Purpose: Stereotactic radiosurgery (SRS) has become a minimally invasive treatment modality for patients with refractory trigeminal neuralgia. It is unclear, however, how best to treat patients with pain that is refractory or recurrent after initial SRS. We report on treatment outcomes and quality of life for patients treated with repeated SRS for refractory or recurrent trigeminal neuralgia.
Methods and materials: Between June 1996 and June 2001, 112 patients with trigeminal neuralgia were treated with SRS at the University of Maryland Medical Center. Eighteen patients underwent repeat SRS 3-42 months (median, 8 months) after initial radiosurgery because of unsatisfactory or unsustained pain relief. Patients received a median prescription dose of 75 and 70 Gy, respectively, for the first and second treatments. Self-reports of pain control were assessed with a standard questionnaire containing the complete Barrow Neurologic Institute Pain Scale.

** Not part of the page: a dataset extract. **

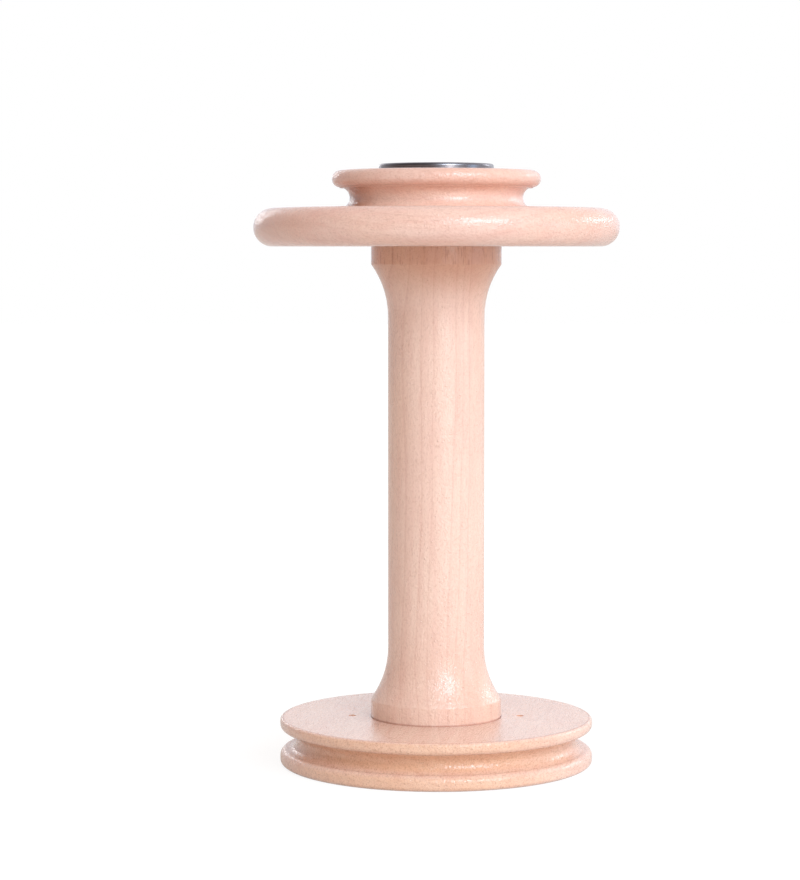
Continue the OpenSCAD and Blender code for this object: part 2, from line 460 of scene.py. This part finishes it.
# How far the growth rings wander, in millimetres, and how far their widths do, in rings
RING_DRIFT = 7.0
RING_UNEVEN = 3.0

# Half the height over which the streaks of the barrel's land begin, in millimetres
LAND_BLUR = 0.15


def maple(name, turn, heart, pale, pink, end, fleck_share, pores, grain, ring_w, lines,
          stains=(), under=None, groove=None):
    """Lacquered maple. turn lays the grain along Z, and heart is where the tree's middle was.
    pale, pink and end are the wood's colours, the last on end grain. fleck_share is how many
    cells have a fleck, pores how dark the pores are, and grain the lumps of the lacquer's grit a
    millimetre. ring_w is the growth rings' width and lines how dark their last growth is.
    stains are stained rings, each given as its radius, height, reach and strength. under is for
    painted shade at the barrel's top, under the flange: the colour is painted darker from its
    first height to its last, and the land above its middle one is streaked. groove gives a groove
    its painted light and shade."""
    wood = Finish(name)
    upright = wood.place()
    point = wood.place(turn)
    drift = wood.noise(point, (0.05, 0.05, 0.012), 2.0, 0.5, "Color")
    drift = wood.vector("SUBTRACT", drift, (0.5, 0.5, 0.5))
    warped = wood.vector("MULTIPLY_ADD", drift, (RING_DRIFT, RING_DRIFT, 0.0), point)
    across, through, _ = wood.parts(warped)

    # Growth rings: pale wood that darkens towards a thin line of last growth
    reach = ((across - heart[0]) ** 2 + (through - heart[1]) ** 2).root()
    uneven = wood.noise(wood.node("ShaderNodeCombineXYZ", None, [reach]), (0.16, 1.0, 1.0), 1.0)
    ring = (reach / ring_w + uneven * RING_UNEVEN).fraction()
    late = ring.rise(0.35, 0.9) * (1 - ring.rise(0.93, 1.0))
    last = ring.rise(0.84, 0.92) * (1 - ring.rise(0.95, 1.0))

    # Clouds and bands of colour, fine pores and vessels, the short dark flecks of the rays, and
    # the lacquer's grit, orange peel, pits and dust
    cloud = wood.noise(point, (0.11, 0.11, 0.035), 2.0, 0.55)
    warmth = wood.noise(point, (0.08, 0.08, 0.03), 1.0, 0.5)
    band = wood.noise(point, (0.75, 0.75, 0.05), 2.0, 0.5)
    pore = wood.noise(point, (3.6, 3.6, 1.5), 2.0, 0.6)
    fleck = wood.spots(point, (1.9, 1.9, 0.42), 0.17, fleck_share)
    vessel = wood.noise(point, (2.6, 2.6, 0.3), 1.0, 0.5).rise(0.58, 0.68)
    grit = wood.noise(point, grain, 1.0, 0.5)
    peel = wood.noise(upright, (1.7, 1.7, 1.7), 2.0, 0.6)
    pit = wood.spots(point, (3.2, 3.2, 2.2), 0.55, 0.6)
    nib = wood.spots(upright, (1.5, 1.5, 1.5), 0.28, 0.6)

    end_grain = abs(wood.parts(wood.lie(turn))[2]).rise(0.35, 0.95)

    colour = wood.mix(cloud.rise(0.36, 0.64) * 0.55 + band.rise(0.4, 0.66) * 0.45, pale, pink)
    colour = wood.mix(warmth.rise(0.48, 0.66) * 0.15, colour, MAPLE_WARM)
    colour = wood.mix(late * 0.1 + last * lines, colour, MAPLE_LATE)
    colour = wood.mix(end_grain * 0.45, colour, end)
    colour = wood.mix(pore.rise(0.46, 0.72) * pores, colour, MAPLE_FLECK)
    colour = wood.mix(vessel * (pores * 0.5), colour, MAPLE_FLECK)
    colour = wood.mix(fleck * 0.3, colour, MAPLE_FLECK)
    x, y, z = wood.parts(upright)
    out = (x * x + y * y).root()
    # Painted shade under the flange: the barrel's top is multiplied darker, patchy on the land,
    # and the land's vessels are streaked darker
    if under:
        low, land_foot, high = under
        land = z.rise(land_foot - LAND_BLUR, land_foot + LAND_BLUR)
        patchy_painted_shade = 1 - land * band.rise(0.38, 0.62) * 0.1
        colour = wood.mix(z.rise(low, high) * patchy_painted_shade, colour, PAINTED_SHADE, "MULTIPLY")
        colour = wood.mix(land * vessel * 0.35, colour, MAPLE_FLECK)
    # Painted light and shade in a groove: the large groove is painted darker, and the small one is
    # painted paler with a painted darker left end
    if groove:
        shade = groove["tint"]
        if "left" in groove:
            shade = wood.mix(x.rise(*groove["left"]), PAINTED_SHADE, shade)
        painted_groove_mask = out.rise(*groove["radius"]) * z.rise(*groove["foot"]) * (1 - z.rise(*groove["top"]))
        colour = wood.mix(painted_groove_mask, colour, shade, "MULTIPLY")
    for radius, height, spread, strength in stains:
        off = ((out - radius) ** 2 + (z - height) ** 2).root()
        colour = wood.mix((1 - off.rise(spread / 3, spread)) * strength, colour, GLUE_STAIN)

    relief = wood.bump(
        pore * 0.4 + band * 0.5 - fleck * 0.5 - pit * 1.1 - vessel * 0.6 + late * end_grain,
        PORE_DEPTH
    )
    relief = wood.bump(nib, NIB_DEPTH, relief)
    relief = wood.bump(grit * (0.65 + end_grain * 0.25), GRIT_DEPTH, relief)
    relief = wood.bump(peel, PEEL_DEPTH, relief)
    return wood.surface(
        Base_Color=colour, Roughness=0.07 + grit * 0.07 + fleck * 0.1, Normal=relief,
        IOR=LACQUER_IOR, Specular_IOR_Level=LACQUER_SPECULAR
    )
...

Results: The median follow-up was 37.5 months (range, 12-68 months) after initial SRS and 24.5 months (range, 6-65 months) after repeat SRS. For the 18 patients in this series, the percentage of patients reporting excellent, good, fair, and poor responses after the initial and repeat SRS was 50%, 28%, 6%, and 16% and 45%, 33%, 0%, and 22%, respectively. None of the 3 patients with pain refractory to initial SRS responded to repeat SRS. Among those with recurrent pain after initial SRS, 14 patients (93%) achieved excellent or good pain outcomes after repeat SRS. The actuarial analysis revealed a 1-year recurrence rate of 22%, with no patients reporting recurrent pain after 9 months of follow-up. Two patients (11%) reported new or increased facial numbness after retreatment, which was described as bothersome by one. Repeat SRS resulted in a median 60% improvement in quality of life, and 56% of patients believed that the procedure was successful.
Conclusion: Despite a modest dose reduction, repeat SRS provided similar rates of complete pain control as the initial procedure, but was not effective for patients with no response to initial treatment. Repeat SRS was more efficacious for those patients who experienced longer periods of pain relief after the initial SRS. The incidence of complications was not significantly different from that observed for initial SRS. In this series, most patients had significant improvements in quality of life.